Given material:
--- Begin ---

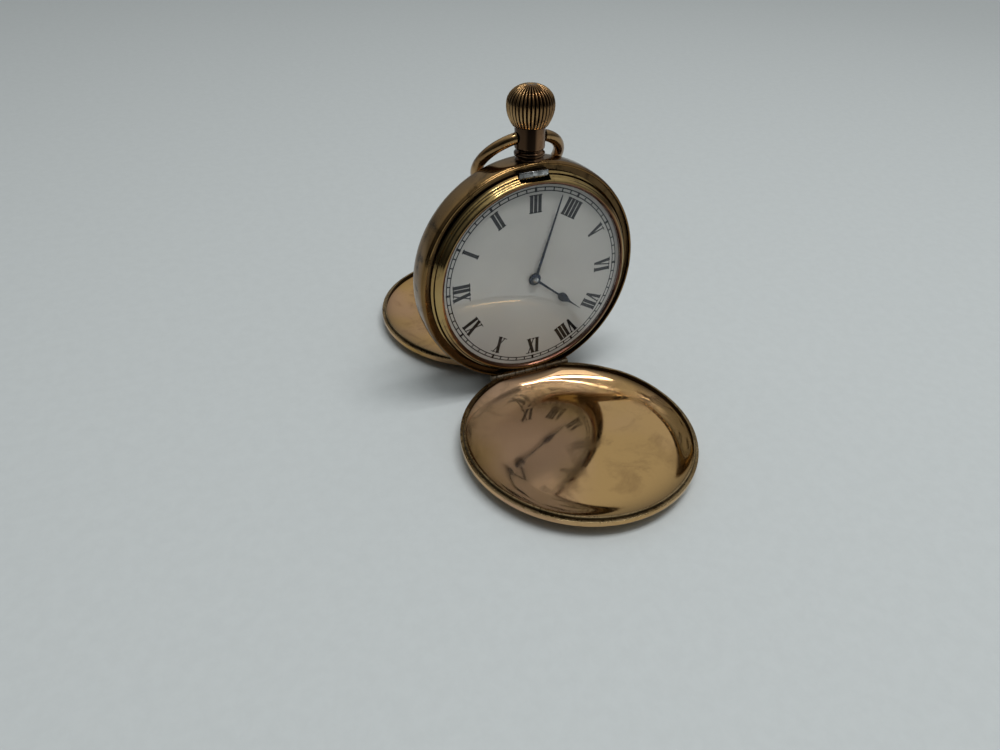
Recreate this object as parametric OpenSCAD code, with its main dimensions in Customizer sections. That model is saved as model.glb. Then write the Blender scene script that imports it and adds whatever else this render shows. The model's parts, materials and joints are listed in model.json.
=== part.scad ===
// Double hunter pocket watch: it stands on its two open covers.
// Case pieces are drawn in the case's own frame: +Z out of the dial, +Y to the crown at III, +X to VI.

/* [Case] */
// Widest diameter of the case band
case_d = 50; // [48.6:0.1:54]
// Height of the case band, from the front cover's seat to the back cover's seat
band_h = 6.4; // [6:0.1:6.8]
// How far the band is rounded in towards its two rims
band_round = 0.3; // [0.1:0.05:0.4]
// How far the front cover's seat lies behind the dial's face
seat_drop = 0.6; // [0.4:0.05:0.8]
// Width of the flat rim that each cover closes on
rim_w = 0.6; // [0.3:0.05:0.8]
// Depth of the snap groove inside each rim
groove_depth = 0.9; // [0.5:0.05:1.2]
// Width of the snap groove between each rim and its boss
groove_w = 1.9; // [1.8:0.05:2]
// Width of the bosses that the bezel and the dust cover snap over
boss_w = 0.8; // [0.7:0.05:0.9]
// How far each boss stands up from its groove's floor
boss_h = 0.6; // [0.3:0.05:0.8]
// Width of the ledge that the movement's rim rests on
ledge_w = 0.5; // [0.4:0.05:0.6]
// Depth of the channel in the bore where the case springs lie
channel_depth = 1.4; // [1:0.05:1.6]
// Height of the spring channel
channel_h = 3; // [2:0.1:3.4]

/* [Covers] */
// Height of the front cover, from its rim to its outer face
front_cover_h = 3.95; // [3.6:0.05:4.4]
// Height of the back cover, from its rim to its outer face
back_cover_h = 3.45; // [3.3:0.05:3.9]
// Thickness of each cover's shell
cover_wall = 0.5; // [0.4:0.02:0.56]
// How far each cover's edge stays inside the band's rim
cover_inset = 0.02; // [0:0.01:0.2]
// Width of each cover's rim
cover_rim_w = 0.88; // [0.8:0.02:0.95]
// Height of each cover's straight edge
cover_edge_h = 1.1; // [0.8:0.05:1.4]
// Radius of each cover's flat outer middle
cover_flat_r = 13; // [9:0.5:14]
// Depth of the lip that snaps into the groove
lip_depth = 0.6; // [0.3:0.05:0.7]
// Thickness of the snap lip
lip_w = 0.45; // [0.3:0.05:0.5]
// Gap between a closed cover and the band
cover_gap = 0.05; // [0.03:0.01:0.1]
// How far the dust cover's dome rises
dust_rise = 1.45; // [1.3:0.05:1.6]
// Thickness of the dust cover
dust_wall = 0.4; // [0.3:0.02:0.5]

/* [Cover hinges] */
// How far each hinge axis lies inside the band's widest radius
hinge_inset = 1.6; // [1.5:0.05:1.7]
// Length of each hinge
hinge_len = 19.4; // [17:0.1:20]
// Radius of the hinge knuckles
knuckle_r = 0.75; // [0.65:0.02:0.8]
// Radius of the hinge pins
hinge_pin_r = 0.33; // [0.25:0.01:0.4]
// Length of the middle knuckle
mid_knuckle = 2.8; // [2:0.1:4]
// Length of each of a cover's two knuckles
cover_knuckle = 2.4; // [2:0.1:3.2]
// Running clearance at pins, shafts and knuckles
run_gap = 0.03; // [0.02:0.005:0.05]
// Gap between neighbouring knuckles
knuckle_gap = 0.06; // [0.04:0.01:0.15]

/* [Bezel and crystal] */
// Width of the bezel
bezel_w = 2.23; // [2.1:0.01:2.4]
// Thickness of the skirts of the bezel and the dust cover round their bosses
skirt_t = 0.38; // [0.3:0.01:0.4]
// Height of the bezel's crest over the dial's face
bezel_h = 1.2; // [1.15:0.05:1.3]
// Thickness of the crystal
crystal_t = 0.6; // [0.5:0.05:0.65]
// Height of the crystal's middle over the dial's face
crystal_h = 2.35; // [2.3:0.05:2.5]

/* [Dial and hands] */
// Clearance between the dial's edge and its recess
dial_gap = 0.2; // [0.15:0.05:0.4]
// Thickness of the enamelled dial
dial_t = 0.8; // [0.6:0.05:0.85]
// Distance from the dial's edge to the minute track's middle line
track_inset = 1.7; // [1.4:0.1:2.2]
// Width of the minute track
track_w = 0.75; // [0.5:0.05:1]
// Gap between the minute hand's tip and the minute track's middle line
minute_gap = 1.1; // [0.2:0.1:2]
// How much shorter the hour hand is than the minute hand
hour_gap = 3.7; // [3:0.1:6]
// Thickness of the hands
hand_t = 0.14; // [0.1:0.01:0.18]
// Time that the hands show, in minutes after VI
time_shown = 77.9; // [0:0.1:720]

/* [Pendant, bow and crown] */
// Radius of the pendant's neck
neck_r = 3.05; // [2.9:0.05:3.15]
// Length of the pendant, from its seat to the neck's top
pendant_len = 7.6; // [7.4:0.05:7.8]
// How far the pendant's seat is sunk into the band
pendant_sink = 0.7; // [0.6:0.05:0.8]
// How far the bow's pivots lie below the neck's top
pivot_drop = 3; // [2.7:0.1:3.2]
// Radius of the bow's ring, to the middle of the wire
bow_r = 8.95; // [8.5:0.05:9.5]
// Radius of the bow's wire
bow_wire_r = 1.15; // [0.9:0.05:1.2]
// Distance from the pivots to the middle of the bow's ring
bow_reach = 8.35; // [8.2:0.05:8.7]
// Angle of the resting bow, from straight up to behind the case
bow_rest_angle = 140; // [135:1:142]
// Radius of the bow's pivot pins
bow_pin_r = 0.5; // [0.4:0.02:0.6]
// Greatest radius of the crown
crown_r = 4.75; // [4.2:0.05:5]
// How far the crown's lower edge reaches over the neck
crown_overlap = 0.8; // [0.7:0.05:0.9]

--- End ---

Your task: Copy out the data shown above without altering anything.

Solution to the problem:
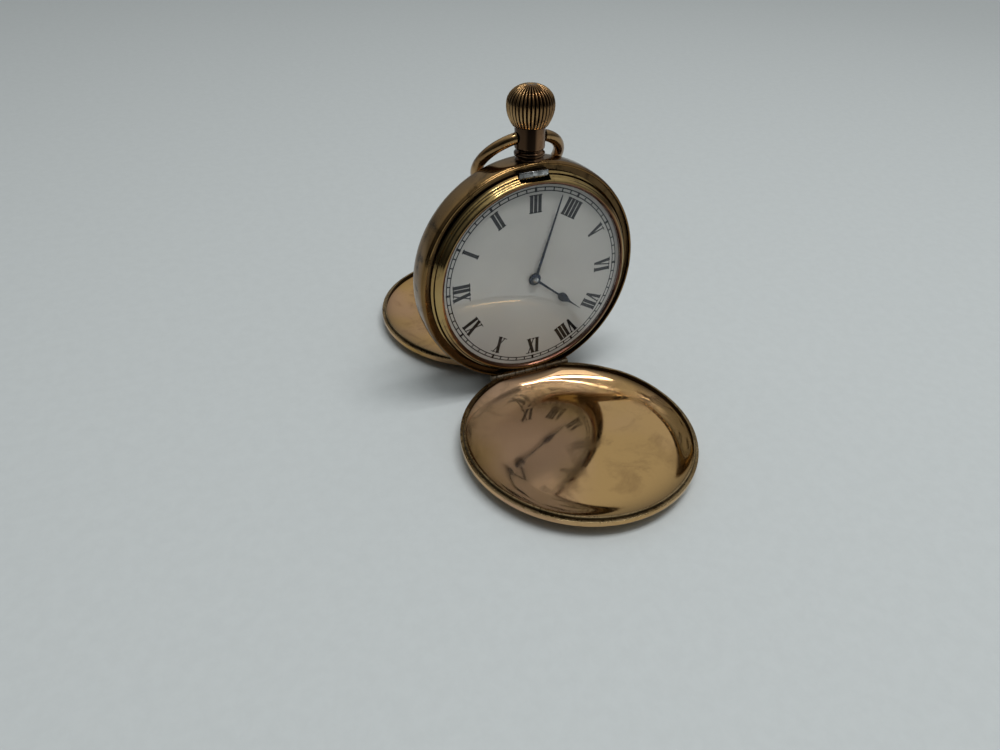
Recreate this object as parametric OpenSCAD code, with its main dimensions in Customizer sections. That model is saved as model.glb. Then write the Blender scene script that imports it and adds whatever else this render shows. The model's parts, materials and joints are listed in model.json.
=== part.scad ===
// Double hunter pocket watch: it stands on its two open covers.
// Case pieces are drawn in the case's own frame: +Z out of the dial, +Y to the crown at III, +X to VI.

/* [Case] */
// Widest diameter of the case band
case_d = 50; // [48.6:0.1:54]
// Height of the case band, from the front cover's seat to the back cover's seat
band_h = 6.4; // [6:0.1:6.8]
// How far the band is rounded in towards its two rims
band_round = 0.3; // [0.1:0.05:0.4]
// How far the front cover's seat lies behind the dial's face
seat_drop = 0.6; // [0.4:0.05:0.8]
// Width of the flat rim that each cover closes on
rim_w = 0.6; // [0.3:0.05:0.8]
// Depth of the snap groove inside each rim
groove_depth = 0.9; // [0.5:0.05:1.2]
// Width of the snap groove between each rim and its boss
groove_w = 1.9; // [1.8:0.05:2]
// Width of the bosses that the bezel and the dust cover snap over
boss_w = 0.8; // [0.7:0.05:0.9]
// How far each boss stands up from its groove's floor
boss_h = 0.6; // [0.3:0.05:0.8]
// Width of the ledge that the movement's rim rests on
ledge_w = 0.5; // [0.4:0.05:0.6]
// Depth of the channel in the bore where the case springs lie
channel_depth = 1.4; // [1:0.05:1.6]
// Height of the spring channel
channel_h = 3; // [2:0.1:3.4]

/* [Covers] */
// Height of the front cover, from its rim to its outer face
front_cover_h = 3.95; // [3.6:0.05:4.4]
// Height of the back cover, from its rim to its outer face
back_cover_h = 3.45; // [3.3:0.05:3.9]
// Thickness of each cover's shell
cover_wall = 0.5; // [0.4:0.02:0.56]
// How far each cover's edge stays inside the band's rim
cover_inset = 0.02; // [0:0.01:0.2]
// Width of each cover's rim
cover_rim_w = 0.88; // [0.8:0.02:0.95]
// Height of each cover's straight edge
cover_edge_h = 1.1; // [0.8:0.05:1.4]
// Radius of each cover's flat outer middle
cover_flat_r = 13; // [9:0.5:14]
// Depth of the lip that snaps into the groove
lip_depth = 0.6; // [0.3:0.05:0.7]
// Thickness of the snap lip
lip_w = 0.45; // [0.3:0.05:0.5]
// Gap between a closed cover and the band
cover_gap = 0.05; // [0.03:0.01:0.1]
// How far the dust cover's dome rises
dust_rise = 1.45; // [1.3:0.05:1.6]
// Thickness of the dust cover
dust_wall = 0.4; // [0.3:0.02:0.5]

/* [Cover hinges] */
// How far each hinge axis lies inside the band's widest radius
hinge_inset = 1.6; // [1.5:0.05:1.7]
// Length of each hinge
hinge_len = 19.4; // [17:0.1:20]
// Radius of the hinge knuckles
knuckle_r = 0.75; // [0.65:0.02:0.8]
// Radius of the hinge pins
hinge_pin_r = 0.33; // [0.25:0.01:0.4]
// Length of the middle knuckle
mid_knuckle = 2.8; // [2:0.1:4]
// Length of each of a cover's two knuckles
cover_knuckle = 2.4; // [2:0.1:3.2]
// Running clearance at pins, shafts and knuckles
run_gap = 0.03; // [0.02:0.005:0.05]
// Gap between neighbouring knuckles
knuckle_gap = 0.06; // [0.04:0.01:0.15]

/* [Bezel and crystal] */
// Width of the bezel
bezel_w = 2.23; // [2.1:0.01:2.4]
// Thickness of the skirts of the bezel and the dust cover round their bosses
skirt_t = 0.38; // [0.3:0.01:0.4]
// Height of the bezel's crest over the dial's face
bezel_h = 1.2; // [1.15:0.05:1.3]
// Thickness of the crystal
crystal_t = 0.6; // [0.5:0.05:0.65]
// Height of the crystal's middle over the dial's face
crystal_h = 2.35; // [2.3:0.05:2.5]

/* [Dial and hands] */
// Clearance between the dial's edge and its recess
dial_gap = 0.2; // [0.15:0.05:0.4]
// Thickness of the enamelled dial
dial_t = 0.8; // [0.6:0.05:0.85]
// Distance from the dial's edge to the minute track's middle line
track_inset = 1.7; // [1.4:0.1:2.2]
// Width of the minute track
track_w = 0.75; // [0.5:0.05:1]
// Gap between the minute hand's tip and the minute track's middle line
minute_gap = 1.1; // [0.2:0.1:2]
// How much shorter the hour hand is than the minute hand
hour_gap = 3.7; // [3:0.1:6]
// Thickness of the hands
hand_t = 0.14; // [0.1:0.01:0.18]
// Time that the hands show, in minutes after VI
time_shown = 77.9; // [0:0.1:720]

/* [Pendant, bow and crown] */
// Radius of the pendant's neck
neck_r = 3.05; // [2.9:0.05:3.15]
// Length of the pendant, from its seat to the neck's top
pendant_len = 7.6; // [7.4:0.05:7.8]
// How far the pendant's seat is sunk into the band
pendant_sink = 0.7; // [0.6:0.05:0.8]
// How far the bow's pivots lie below the neck's top
pivot_drop = 3; // [2.7:0.1:3.2]
// Radius of the bow's ring, to the middle of the wire
bow_r = 8.95; // [8.5:0.05:9.5]
// Radius of the bow's wire
bow_wire_r = 1.15; // [0.9:0.05:1.2]
// Distance from the pivots to the middle of the bow's ring
bow_reach = 8.35; // [8.2:0.05:8.7]
// Angle of the resting bow, from straight up to behind the case
bow_rest_angle = 140; // [135:1:142]
// Radius of the bow's pivot pins
bow_pin_r = 0.5; // [0.4:0.02:0.6]
// Greatest radius of the crown
crown_r = 4.75; // [4.2:0.05:5]
// How far the crown's lower edge reaches over the neck
crown_overlap = 0.8; // [0.7:0.05:0.9]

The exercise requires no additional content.